WORK INSTRUCTIONS. In the listing that follows, locate the line containing "hide_parts(NODE)" and the line containing "bpy.context.scene.camera = camera". Retype exactly those two lines and every line between them, and nothing more.

RECORDED INFORMATION.
· · · · ·
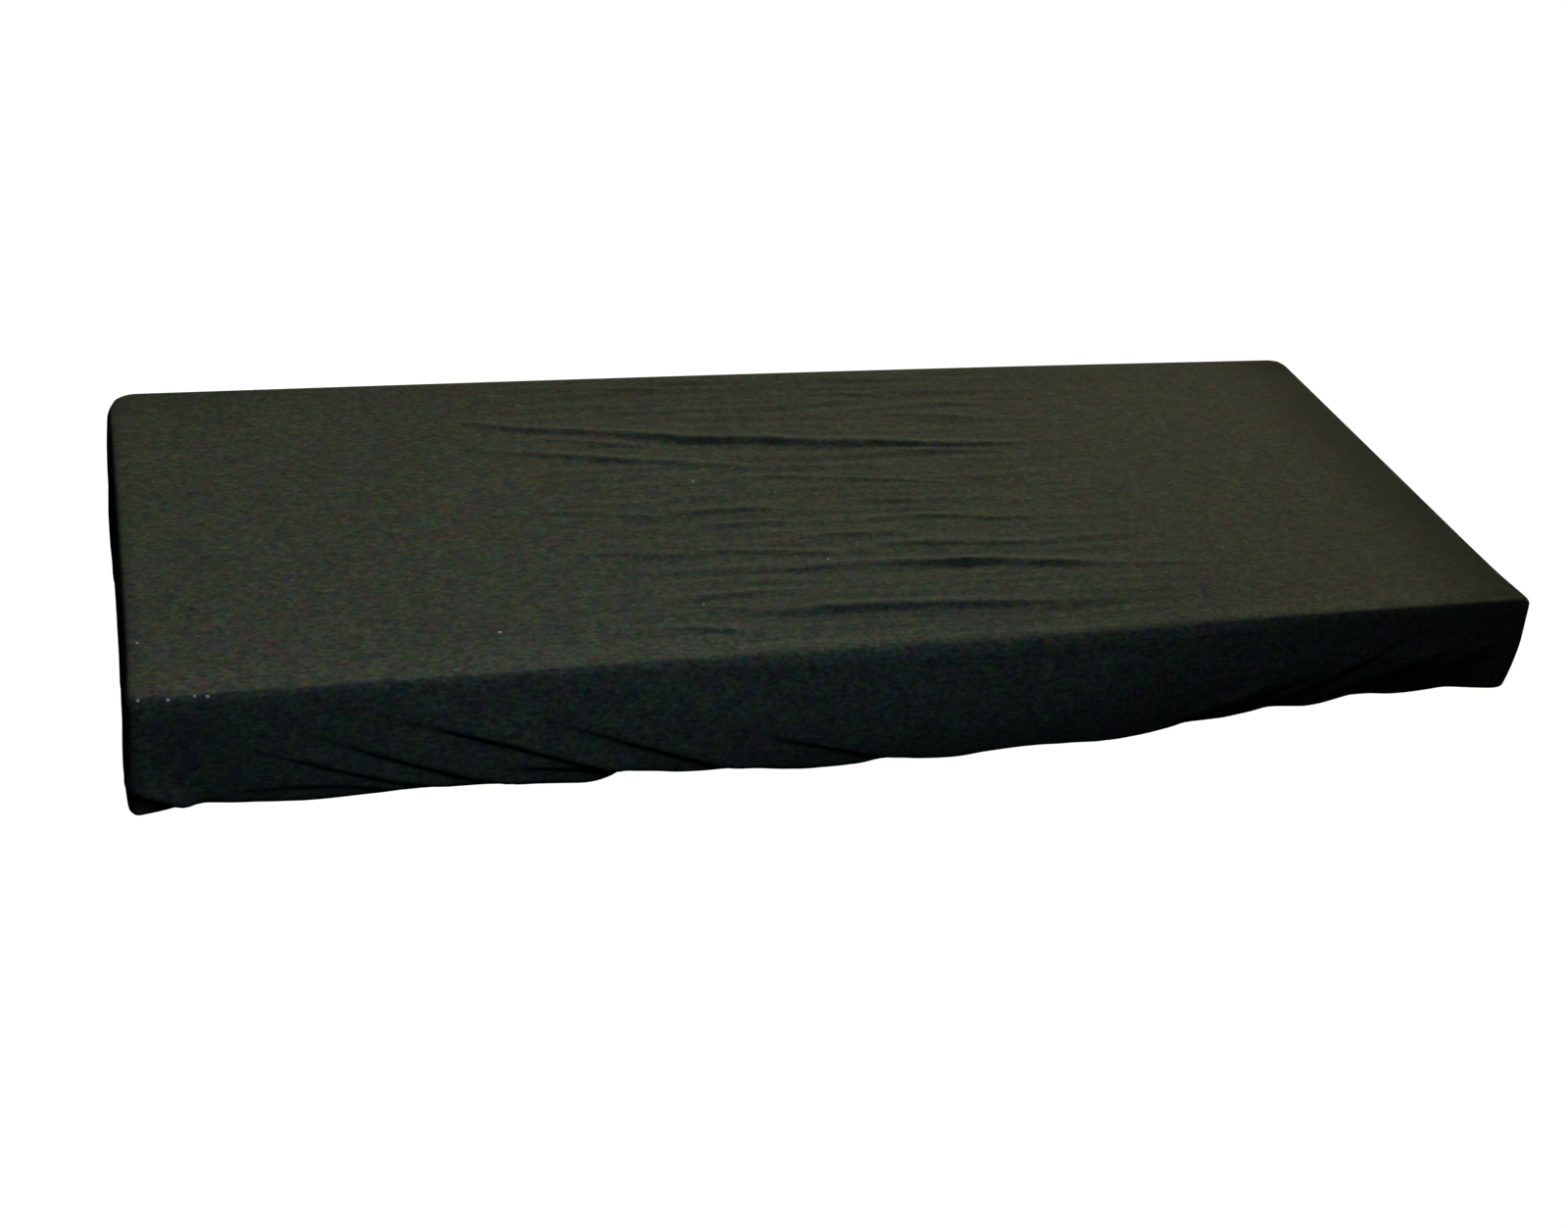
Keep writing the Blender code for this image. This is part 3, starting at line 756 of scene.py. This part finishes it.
class Nodes:
    """Adds shader nodes to a material and links them."""

    def __init__(self, tree):
        self.tree = tree

    def add(self, kind, inputs=(), **settings):
        """A new node with its settings made and its inputs set or linked."""
        node = self.tree.nodes.new(kind)
        for name, value in settings.items():
            setattr(node, name, value)
        for name, value in dict(inputs).items():
            self.set(node.inputs[name], value)
        return node

    def set(self, socket, value):
        """Links an input to another node's output, or gives it a plain value."""
        if isinstance(value, bpy.types.NodeSocket):
            self.tree.links.new(value, socket)
        else:
            socket.default_value = value

    def math(self, operation, first, second=0.0, third=0.0):
        """What one operation makes of up to three values."""
        inputs = {0: first, 1: second, 2: third}
        return self.add("ShaderNodeMath", inputs, operation=operation).outputs[0]

    def ramp(self, value, low, high):
        """0 to 1 as value goes from low to high, smoothly."""
        inputs = {"Value": value, "From Min": low, "From Max": high}
        return self.add("ShaderNodeMapRange", inputs, interpolation_type="SMOOTHSTEP").outputs[0]

    def noise(self, place, scale, detail=2.0, roughness=0.5):
        """A cloudy pattern that changes this often in a metre."""
        inputs = {"Vector": place, "Scale": scale, "Detail": detail, "Roughness": roughness}
        return self.add("ShaderNodeTexNoise", inputs)

    def scaled(self, place, scale):
        """A place stretched by its own factor in each direction."""
        inputs = {"Vector": place, "Scale": scale}
        return self.add("ShaderNodeMapping", inputs).outputs[0]

    def mix(self, share, first, second, blend_type="MIX"):
        """The first colour turned by this share into the second, or into their product for MULTIPLY."""
        node = self.add("ShaderNodeMix", data_type="RGBA", blend_type=blend_type)
        for name, value in (("Factor_Float", share), ("A_Color", first), ("B_Color", second)):
            socket = next(socket for socket in node.inputs if socket.identifier == name)
            self.set(socket, value)
        return next(socket for socket in node.outputs if socket.identifier == "Result_Color")


def opaque(colour):
    """A colour with its alpha, which is full."""
    return (*colour, 1.0)


def knit_relief(nodes, knit):
    """Height of the knit's loops, 0 to 1: columns of loops whose two legs slant up to the middle."""
    place = nodes.add("ShaderNodeSeparateXYZ", {0: knit})
    column = nodes.math("DIVIDE", place.outputs["X"], LOOP_WIDTH)
    leg = nodes.math("PINGPONG", column, 0.5)
    row = nodes.math("DIVIDE", place.outputs["Y"], LOOP_HEIGHT)
    slanted = nodes.math("MULTIPLY_ADD", leg, LOOP_SLANT * 2, row)
    wave = nodes.math("SINE", nodes.math("MULTIPLY", slanted, 2 * math.pi))
    valley = nodes.math("SINE", nodes.math("MULTIPLY", leg, 2 * math.pi))
    return nodes.math("MULTIPLY", nodes.math("MULTIPLY_ADD", wave, LOOP_WAVE, 1 - LOOP_WAVE), valley)


def lint_mask(nodes, place):
    """1 on the specks of lint, and 0 elsewhere."""
    mask = 0.0
    for speck in SPECKS:
        inputs = {0: place, 1: speck[:3]}
        away = nodes.add("ShaderNodeVectorMath", inputs, operation="DISTANCE").outputs["Value"]
        mask = nodes.math("MAXIMUM", nodes.math("LESS_THAN", away, speck.radius), mask)
    return mask


def cloth_black(nodes, place, patches):
    """The cloth's black: lighter in patches and along the front edge, and darkened by painted shade at the
    right end and the back.
    """
    axes = nodes.add("ShaderNodeSeparateXYZ", {0: place})
    # The colour is lighter in patches and along the front edge of the top
    near_front = nodes.ramp(axes.outputs["Y"], *EDGE_LIGHTER_Y)
    on_top = nodes.ramp(axes.outputs["Z"], *EDGE_LIGHTER_Z)
    on_edge = nodes.math("MULTIPLY", near_front, on_top)
    lighter_share = nodes.math("MULTIPLY_ADD", on_edge, EDGE_LIGHTER, nodes.ramp(patches, *PATCHES_FADED))
    colour = nodes.mix(lighter_share, opaque(BLACK), opaque(LIGHTER_BLACK))
    # Painted shade: the colour is darkened towards the right end, apart from the front side, and towards the
    # back
    near_right = nodes.ramp(axes.outputs["X"], *PAINTED_SHADE_RIGHT_X)
    off_front = nodes.ramp(axes.outputs["Y"], *PAINTED_SHADE_RIGHT_Y)
    right = nodes.math("MULTIPLY", nodes.math("MULTIPLY", near_right, off_front), PAINTED_SHADE_RIGHT)
    near_back = nodes.ramp(axes.outputs["Y"], *PAINTED_SHADE_BACK_Y)
    painted_shade = nodes.math("MULTIPLY_ADD", near_back, PAINTED_SHADE_BACK, right)
    return nodes.mix(painted_shade, colour, opaque((0.0, 0.0, 0.0)))


def knit_material():
    """Black stretch knit: loops, colour speckle, streaks along the cover, lighter patches and front edge,
    painted shade at the right end and the back, and some lint.
    """
    material = bpy.data.materials.new("black_stretch_knit")
    material.use_nodes = True
    tree = material.node_tree
    shader = tree.nodes["Principled BSDF"]
    nodes = Nodes(tree)
    place = nodes.add("ShaderNodeTexCoord").outputs["Object"]
    knit = nodes.add("ShaderNodeUVMap", uv_map=KNIT_MAP).outputs[0]

    loops = knit_relief(nodes, knit)
    patches = nodes.noise(place, PATCH_SCALE, detail=3.0).outputs["Fac"]
    streaks = nodes.noise(nodes.scaled(place, STREAK_SCALES), 1.0, detail=3.0).outputs["Fac"]
    flecks = nodes.noise(nodes.scaled(place, FLECK_SCALES), 1.0, detail=3.0, roughness=0.7)
    blotches = nodes.noise(place, BLOTCH_SCALE, roughness=0.6).outputs["Color"]

    colour = cloth_black(nodes, place, patches)
    variations = (
        (flecks.outputs["Color"], HUES),
        (flecks.outputs["Fac"], SPECKLE),
        (blotches, BLOTCHES),
    )
    for variation, strength in variations:
        spread = {0: variation, 1: (strength,) * 3, 2: (1 - strength / 2,) * 3}
        tint = nodes.add("ShaderNodeVectorMath", spread, operation="MULTIPLY_ADD").outputs[0]
        tint = nodes.add("ShaderNodeVectorMath", {0: tint, 1: (DARKEST,) * 3}, operation="MAXIMUM").outputs[0]
        colour = nodes.mix(1.0, colour, tint, "MULTIPLY")
    streak_shade = nodes.math("MULTIPLY_ADD", streaks, STREAK_SHADE, 1 - STREAK_SHADE / 2)
    loop_shade = nodes.math("MULTIPLY_ADD", loops, LOOP_SHADE, 1 - LOOP_SHADE / 2)
    shade = nodes.math("MULTIPLY", streak_shade, loop_shade)
    grey = nodes.add("ShaderNodeCombineXYZ", {0: shade, 1: shade, 2: shade}).outputs[0]
    colour = nodes.mix(1.0, colour, grey, "MULTIPLY")
    colour = nodes.mix(lint_mask(nodes, place), colour, opaque(LINT))
    nodes.set(shader.inputs["Base Color"], colour)
    roughness = nodes.math("MULTIPLY_ADD", patches, PATCH_ROUGHNESS, ROUGHNESS)
    nodes.set(shader.inputs["Roughness"], roughness)
    for name, value in SHADER_SETTINGS.items():
        shader.inputs[name].default_value = value

    inputs = {"Strength": 1.0, "Distance": STREAK_RELIEF, "Height": streaks}
    streak_bump = nodes.add("ShaderNodeBump", inputs).outputs[0]
    inputs = {"Strength": 1.0, "Distance": LOOP_RELIEF, "Height": loops, "Normal": streak_bump}
    nodes.set(shader.inputs["Normal"], nodes.add("ShaderNodeBump", inputs).outputs[0])
    return material


def make_cover():
    """The cloth: its outer side with fewer faces where it is smooth, given its thickness."""
    cover = bpy.data.objects.new("cover_cloth", cloth_surface())
    bpy.context.scene.collection.objects.link(cover)
    cover.data.materials.append(knit_material())
    thinned = cover.modifiers.new("fewer faces where it is smooth", "DECIMATE")
    thinned.ratio = KEPT_FACES
    cloth = cover.modifiers.new("cloth thickness", "SOLIDIFY")
    cloth.thickness = THICK
    cloth.offset = -1
    cloth.use_rim = True
    cover.data.shade_smooth()
    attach(cover, BODY)
    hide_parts(NODE)


def make_camera():
    """The camera at the photograph's viewpoint."""
    data = bpy.data.cameras.new("camera")
    data.lens = CAMERA_LENS
    data.sensor_width = SENSOR
    data.clip_end = CAMERA_REACH
    camera = bpy.data.objects.new("camera", data)
    turn = Matrix((CAMERA_RIGHT, CAMERA_UP, CAMERA_BACK)).transposed()
    camera.matrix_world = Matrix.Translation(CAMERA_PLACE) @ turn.to_4x4()
    bpy.context.scene.collection.objects.link(camera)
    bpy.context.scene.camera = camera


def add_light(light):
    """A rectangular light, which the camera doesn't see."""
    data = bpy.data.lights.new(light.name, "AREA")
    data.shape = "RECTANGLE"
    data.size = light.width
    data.size_y = light.height
    data.energy = light.power
    data.color = light.colour
    lamp = bpy.data.objects.new(light.name, data)
    lamp.location = light.place
    lamp.rotation_euler = (Vector(light.place) - Vector(light.target)).to_track_quat("Z", "Y").to_euler()
    lamp.visible_camera = False
    bpy.context.scene.collection.objects.link(lamp)


def make_lights():
    """The studio's lights, and the dim light all round."""
    for light in LIGHTS:
        add_light(light)
    world = bpy.data.worlds.new("dim_room")
    world.use_nodes = True
    background = world.node_tree.nodes["Background"]
    background.inputs["Color"].default_value = opaque(ROOM_COLOUR)
    background.inputs["Strength"].default_value = ROOM_STRENGTH
    bpy.context.scene.world = world


def plain_material(name, colour, glow):
    """A matt material that glows white."""
    material = bpy.data.materials.new(name)
    material.use_nodes = True
    shader = material.node_tree.nodes["Principled BSDF"]
    shader.inputs["Base Color"].default_value = opaque(colour)
    shader.inputs["Roughness"].default_value = 1.0
    shader.inputs["Specular IOR Level"].default_value = 0.0
    shader.inputs["Emission Color"].default_value = opaque((1.0, 1.0, 1.0))
    shader.inputs["Emission Strength"].default_value = glow
    return material


def add_stage(name, mesh, material):
    """A piece of the studio, which is seen but throws no light on the cover."""
    piece = bpy.data.objects.new(name, mesh)
    mesh.materials.append(material)
    bpy.context.scene.collection.objects.link(piece)
    piece.visible_diffuse = False
    piece.visible_glossy = False
    piece.visible_shadow = False
    return piece


def make_stage():
    """The floor, and the dome that surrounds everything."""
    floor = bmesh.new()
    bmesh.ops.create_grid(floor, x_segments=1, y_segments=1, size=STUDIO_RADIUS)
    mesh = bpy.data.meshes.new("floor")
    floor.to_mesh(mesh)
    floor.free()
    floor_piece = add_stage("floor", mesh, plain_material("pale_floor", FLOOR_COLOUR, FLOOR_GLOW))
    floor_piece.location.z = FLOOR_LEVEL

    dome = bmesh.new()
    bmesh.ops.create_uvsphere(dome, u_segments=48, v_segments=24, radius=STUDIO_RADIUS)
    mesh = bpy.data.meshes.new("backdrop")
    dome.to_mesh(mesh)
    dome.free()
    add_stage("backdrop", mesh, plain_material("white_backdrop", DOME_COLOUR, DOME_GLOW))


make_cover()
make_camera()
make_lights()
make_stage()
bpy.context.scene.view_settings.view_transform = "Standard"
· · · · ·
TASK SOLUTION.
    hide_parts(NODE)


def make_camera():
    """The camera at the photograph's viewpoint."""
    data = bpy.data.cameras.new("camera")
    data.lens = CAMERA_LENS
    data.sensor_width = SENSOR
    data.clip_end = CAMERA_REACH
    camera = bpy.data.objects.new("camera", data)
    turn = Matrix((CAMERA_RIGHT, CAMERA_UP, CAMERA_BACK)).transposed()
    camera.matrix_world = Matrix.Translation(CAMERA_PLACE) @ turn.to_4x4()
    bpy.context.scene.collection.objects.link(camera)
    bpy.context.scene.camera = camera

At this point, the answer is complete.